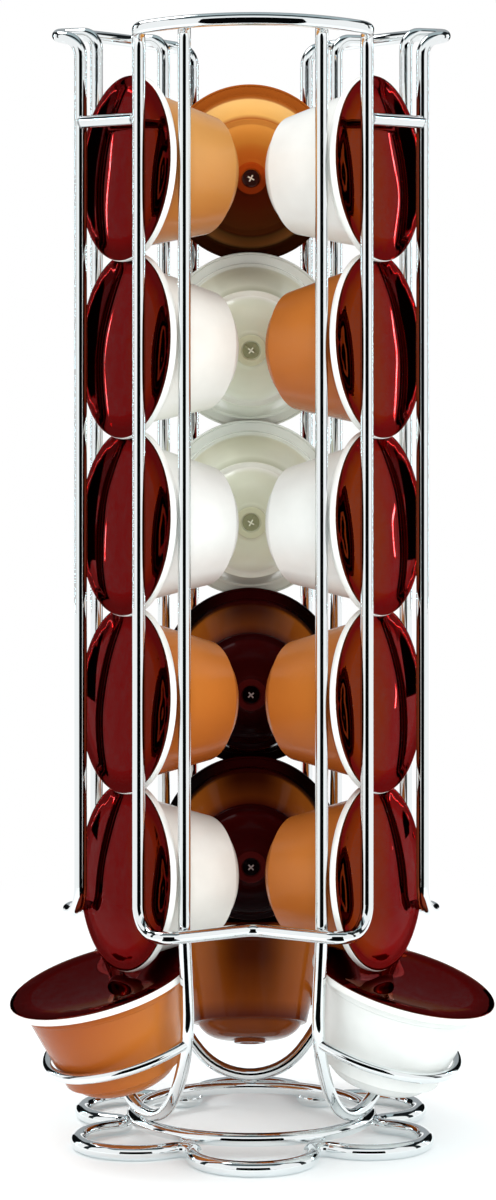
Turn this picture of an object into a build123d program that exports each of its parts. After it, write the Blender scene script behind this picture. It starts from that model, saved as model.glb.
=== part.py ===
from build123d import *
from math import asin, atan2, cos, hypot, radians, sin, sqrt, tan
import os

# Coffee capsule dispenser: a welded wire tower with three columns of six capsules, in millimetres.
# The origin is on the tower's axis at the height of the surface it stands on, +Z is up and the
# front panel faces -Y. Each panel or column is modelled facing -Y and turned to its azimuth.
# There "half width" runs along X, "reach" is the distance from the axis and "height" is Z.

# Panels and columns take turns round the axis
panel_names = ["front", "right", "left"]
column_names = ["right", "back", "left"]
panel_to_column = 180 / len(panel_names)
panel_azimuths = {name: 2 * index * panel_to_column for index, name in enumerate(panel_names)}
column_azimuths = {name: (2 * index + 1) * panel_to_column for index, name in enumerate(column_names)}

# Driving dimensions: first the wires' diameters
frame_wire = 3.7
link_wire = 3.6
hoop_wire = 3.0
ring_wire = 3.9
foot_wire = 4.5
weld_bite = 0.1

# Panel loop
loop_half_width = 32.3
loop_reach = 38.8
loop_bottom_height = 65.2
loop_apex_reach = 34.0
loop_apex_bend = 5.0
loop_nose_half_width = 25.0
loop_nose_bend = 4.5
loop_corner_bend = 8.0
bend_room_share = 0.98
bow_radius = 56.4
bow_side = 0.82
bow_height = 322.8
bow_slope = 11.0
bow_corner_bend = 4.5
bow_rise_bend = 5.5

# Cradle wire under each column
cradle_half_width = 26.1
column_slot = 9.9
cradle_top_bend = 4.5
cradle_bottom_bend = 20.0
cradle_spring_height = 46.0
lean_bend = 30.0

# Base ring and petal foot
ring_reach = 34.6
ring_rise = 3.4
petal_reach = 55.3
petal_count = 6
petal_valley_bend = 4.0
foot_flat = 0.1

# Top link bars and catch hoops
link_height = 295.6
hoop_height = 34.1
hoop_slope = 21.0

# Capsule
rim_diameter = 54.0
rim_thickness = 1.9
ring_cover = 1.0
ring_lip = 0.7
foil_thickness = 0.3
foil_edge_margin = 0.3
foil_flat_width = 2.5
foil_dome = 2.4
foil_dish = 2.0
cup_wall = 1.0
cup_band_depth = 4.4
cup_shoulder = 0.9
cup_base_diameter = 34.6
cup_base_depth = 27.2
cup_ledge = 1.4
cup_dome_rise = 5.0
cup_length = 33.2
nub_diameter = 9.6
nub_bore = 5.8
nub_bore_depth = 1.0
cross_width = 0.7

# Where the capsules sit
upright_count = 5
lowest_height = 78.2
stack_pitch = 50.95
capsule_lean = 4.0
stack_clearance = 0.2
guide_clearance = 0.6
bottom_height = 49.2
bottom_tilt = 17.0
rest_clearance = 0.2


def outward(angle, length):
    """A step of this length in the direction that a panel or column at this angle faces."""
    return Vector(length * sin(radians(angle)), -length * cos(radians(angle)), 0)


def turned(shape, azimuth):
    return Rot(0, 0, azimuth) * shape


def mirrored_point(point):
    return Vector(-point.X, point.Y, point.Z)


def tangent_length(before, corner, after, radius):
    turn = radians((corner - before).get_angle(after - corner))
    return radius * tan(turn / 2)


def bend(before, corner, after, radius):
    """The arc of this radius that rounds a corner of a wire's route."""
    reach = tangent_length(before, corner, after, radius)
    back = (before - corner).normalized()
    ahead = (after - corner).normalized()
    start = corner + back * reach
    end = corner + ahead * reach
    bisector = (back + ahead).normalized()
    to_center = hypot(radius, reach)
    middle = corner + bisector * (to_center - radius)
    return ThreePointArc(start, middle, end)


def wire_along(edges, diameter):
    path = Wire(edges)
    section = Plane(origin=path @ 0, z_dir=path % 0) * Circle(diameter / 2)
    return sweep(section, path=path)


def with_mirror(half):
    """One solid from half a wire that ends square to the middle plane, and its mirror image."""
    return half + mirror(half, about=Plane.YZ)


# The places that the wires share: a column's rims run in the slot between its cradle and the uprights
upright_in_column = Vector(-loop_half_width, -loop_reach, 0).rotate(Axis.Z, panel_to_column)
cradle_reach = -upright_in_column.Y - column_slot
cradle_in_panel = Vector(cradle_half_width, -cradle_reach, 0).rotate(Axis.Z, -panel_to_column)
cradle_panel_half_width = -cradle_in_panel.X
cradle_panel_reach = -cradle_in_panel.Y
foot_height = foot_wire / 2 - foot_flat
ring_height = foot_height + ring_rise
ring_to_foot = (ring_wire + foot_wire) / 2 - weld_bite
valley_reach = ring_reach + sqrt(ring_to_foot**2 - ring_rise**2)
cradle_bottom_height = ring_height + (ring_wire + frame_wire) / 2 - weld_bite


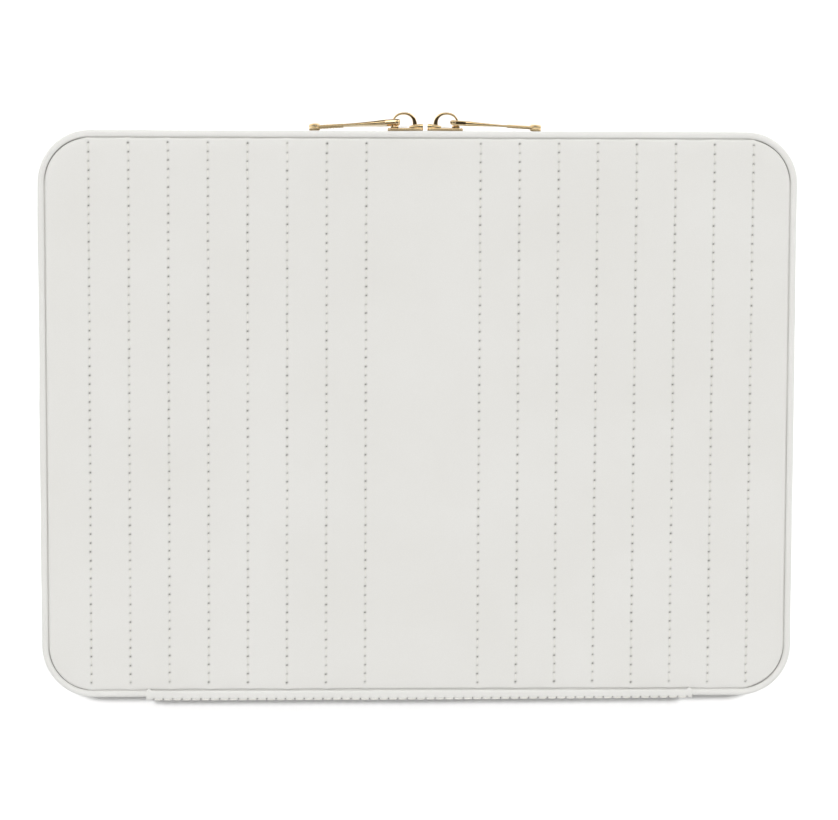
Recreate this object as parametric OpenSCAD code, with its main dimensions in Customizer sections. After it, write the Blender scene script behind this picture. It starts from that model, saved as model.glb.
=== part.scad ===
// Zip-around jewelry case: two leather-covered trays joined by a leather spine.
// The case lies on its base. +Z is up, -Y is the zip side and +Y is the spine side.
// The origin is the centre of the base's lower face. All sizes are in millimetres.

/* [Case] */
// Width over the leather walls
case_w = 290; // [240:1:360]
// Depth over the leather walls, from the zip side to the spine side
case_d = 218; // [190:1:270]
// Thickness of the closed case
case_t = 44; // [42:1:56]
// Outer corner radius, seen from above
corner_r = 20; // [14:1:26]
// Height of the zip between the two leather walls
zip_gap = 10; // [9:0.5:12]

/* [Tray layers] */
// Thickness of the leather on the side walls
leather_t = 1.4; // [1:0.1:1.8]
// Width of the turned leather rim round each outer panel
rim_w = 2.5; // [2:0.1:4]
// How far the rim is set back from the crown of the panel
rim_drop = 0.6; // [0.3:0.1:1]
// Width of the groove between the rim and the panel
groove_w = 0.6; // [0.4:0.1:1.2]
// Thickness of the padded outer panel
panel_t = 2.4; // [2:0.1:4]
// Thickness of the tray's side board
board_t = 2.4; // [2:0.1:3.5]
// Thickness of the tray's floor board
floor_t = 2; // [1.5:0.1:3]
// Thickness of the suede lining
lining_t = 1; // [0.8:0.1:1.4]
// Thickness of the lining where it turns over the top of the side board
lining_turn_t = 0.5; // [0.3:0.1:0.6]

/* [Zip] */
// Thickness of the woven tape
tape_t = 0.7; // [0.5:0.1:0.8]
// Width of tape sewn behind the leather
tape_tuck = 5; // [4:0.5:7]
// Width of one row of the coil
coil_w = 2.2; // [1.8:0.1:2.4]
// Thickness of the coil, outwards from the tape
coil_t = 1.6; // [1.4:0.1:2]
// Free gap between the two rows of the coil, where the slider's post runs
coil_gap = 1.8; // [1.6:0.1:2]
// Length of the end stops along the zip
stop_l = 2; // [1:0.5:3]

/* [Spine] */
// Length of the spine strip
strip_l = 210; // [150:1:230]
// Thickness of the spine strip
strip_t = 1.2; // [0.8:0.1:1.6]
// Thickness of the strip's lip over the rim
lip_t = 0.5; // [0.3:0.1:0.5]
// Thickness of the fabric on the inside of the spine
gusset_t = 0.9; // [0.6:0.1:1.2]

/* [Sliders] */
// Where the two sliders meet, along the width
meet_x = -3; // [-10:0.5:10]
// Length of a slider
slider_l = 13.9; // [13:0.1:16]
// Distance from the meeting point to a slider's nose
nose_gap = 0.8; // [0.4:0.1:2]
// Thickness of a slider's plates
plate_t = 1.3; // [0.8:0.1:1.5]
// Height of the lugs that carry the bail
lug_h = 1.1; // [0.6:0.1:1.4]
// Width of the bail across the zip
bail_w = 3; // [2.4:0.1:3.4]
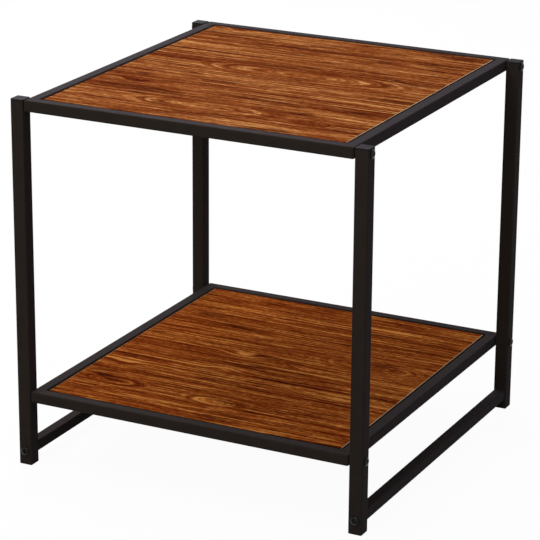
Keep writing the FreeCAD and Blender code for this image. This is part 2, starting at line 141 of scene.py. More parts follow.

• • •

- Problem requirements
Exactly as they stand, please print the lines from the first line of the records above down to the line that includes "weld_bite = 0.1", both of those included and no others.

- Response for this exercise
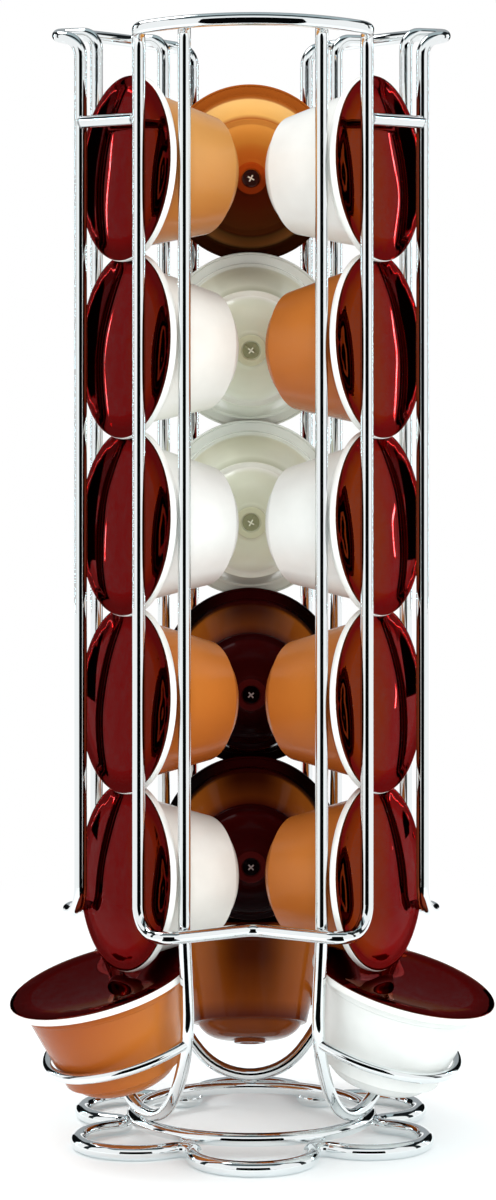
Turn this picture of an object into a build123d program that exports each of its parts. After it, write the Blender scene script behind this picture. It starts from that model, saved as model.glb.
=== part.py ===
from build123d import *
from math import asin, atan2, cos, hypot, radians, sin, sqrt, tan
import os

# Coffee capsule dispenser: a welded wire tower with three columns of six capsules, in millimetres.
# The origin is on the tower's axis at the height of the surface it stands on, +Z is up and the
# front panel faces -Y. Each panel or column is modelled facing -Y and turned to its azimuth.
# There "half width" runs along X, "reach" is the distance from the axis and "height" is Z.

# Panels and columns take turns round the axis
panel_names = ["front", "right", "left"]
column_names = ["right", "back", "left"]
panel_to_column = 180 / len(panel_names)
panel_azimuths = {name: 2 * index * panel_to_column for index, name in enumerate(panel_names)}
column_azimuths = {name: (2 * index + 1) * panel_to_column for index, name in enumerate(column_names)}

# Driving dimensions: first the wires' diameters
frame_wire = 3.7
link_wire = 3.6
hoop_wire = 3.0
ring_wire = 3.9
foot_wire = 4.5
weld_bite = 0.1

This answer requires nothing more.